All these “negotiated tensions” were brought into perspective by my visit to Penang. In the late eighteenth and nineteenth centuries, Arabs, Armenians, Hokkien Chinese, Indians from Gujarat, and Malays from Aceh on Sumatra were drawn to this island off the northwest of the Malay Peninsula, on account of the free trade policy of the British, coupled with the security that they provided. The sea routes from Penang led to Siam and Burma across the Bay of Bengal, and to Fujian in southeastern China across the South China Sea. It was these traders from throughout the East, coalescing in Penang, who helped finance the burgeoning tin mines in the Malay Peninsula at the turn of the twentieth century. Penang was mainly a Chinese affair, though. And in recent decades the Muslim Malaysian government, watchful of the Chinese, and seeking to centralize economic power in Kuala Lumpur as a hedge against separatist tendencies elsewhere, deliberately marginalized Penang, so that the local harbor trade these days is predominantly from within Malaysia.

Trying to recapture this bygone cosmopolitan ambience of previous decades and centuries, I went down to the old quarter of Penang, which is dominated by a sixty-foot-tall, dazzling white clock tower with a Moorish dome—erected in 1897 in honor of Queen Victoria's diamond jubilee. The tower soars into the sky, even as it is utterly diminished by immense new high-rises in the distance. Likewise, the adjacent early nineteenth-century Fort Cornwallis, from which the British ruled Penang, is equally diminutive. But it is old Penang's shuttered and balconied commercial streets, grubby and battered in their single and double stories, with their potted plants and exposed electric wires, that make one realize just how everything was on such a smaller, more intimate scale back then. It took me only little more than half an hour to walk old quarter Penang from one end to the other. Technology, as we know it, was not required to unite this British-ruled city with its mainly Chinese subjects, and thus there was nothing virtual about this community: it was real. But as the distant high-rises made clear, politicians in Malaysia had now to satisfy a
mass of strangers living in inhumanly sized apartment blocks. And because politics here has become less personal—less retail—it requires more potent symbolism, and thus it runs the risk of descending into ideology. Thus, in the future, one cannot rule out extremism, whether emanating from the Middle East or elsewhere—one danger that colonialism, eminently practical and often cruel as it was, usually lacked.
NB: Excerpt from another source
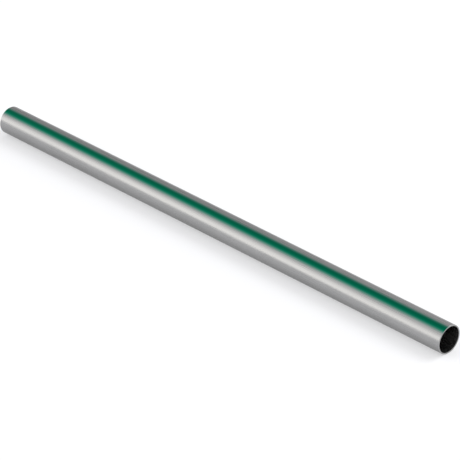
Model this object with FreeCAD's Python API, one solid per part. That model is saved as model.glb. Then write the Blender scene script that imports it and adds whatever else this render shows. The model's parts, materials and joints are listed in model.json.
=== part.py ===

How to be a mass democracy in an age of high technology, while existing at the unstable crossroads of different civilizations? Malaysia, in terms of its political development, may turn out to be among the most revealing countries on earth.

CHAPTER V
The Good Autocrat

In the heart of Singapore, along the Singapore River, near to the perfectly engineered design statement that is the Asian Civilizations Museum, stands a diminutive and elegant monument to the late Chinese leader Deng Xiaoping. Deng was arguably among the greatest men of the twentieth century, because he dramatically lifted the living standards of close to a billion people throughout East Asia by introducing a version of capitalism to the Chinese economy. No man in history improved the quality of life for more people in a shorter time than Deng. But Deng elicits mixed feelings in the West. He was a ruthless authoritarian, who was the driving force behind the massacre of perhaps thousands of protesting students at Tiananmen Square in Beijing in 1989. Only in Singapore would he be so openly honored—at so appropriate a measured level, and for the right reasons. “Singapore has raised pragmatism to the level of a philosophy,” explained retired local diplomat Tommy Koh, whose idea it was to erect the monument
to Deng. Singapore, he told me, stands against the beauty of ideas in favor of what works.

Standing next to the monument to Deng, I looked out at downtown Singapore: a dull grayish and blue-slate corporate park built on the scale of a megacity, the product of a meticulous mind, with sharp puzzle pieces of skyscrapers all neatly fitting together, maddening in their mathematical logic. At work was the abstract genius of the Chinese, who understand the conceptual utility of empty spaces; as opposed to the Indianized Malay mind, which is more at home in the world of thickly colored and deliciously cluttered textiles, with their floral and cartouche patterns (as evidenced by the displays in the nearby museum). But to call Singapore cold and impersonal is too easy a judgment. For everywhere there is civilizing greenery, starting with the dazzling bougainvillea bushes that line the road from the airport. Singapore is the only place in the Indo-Pacific, other than Japan, where traffic stops voluntarily for pedestrians.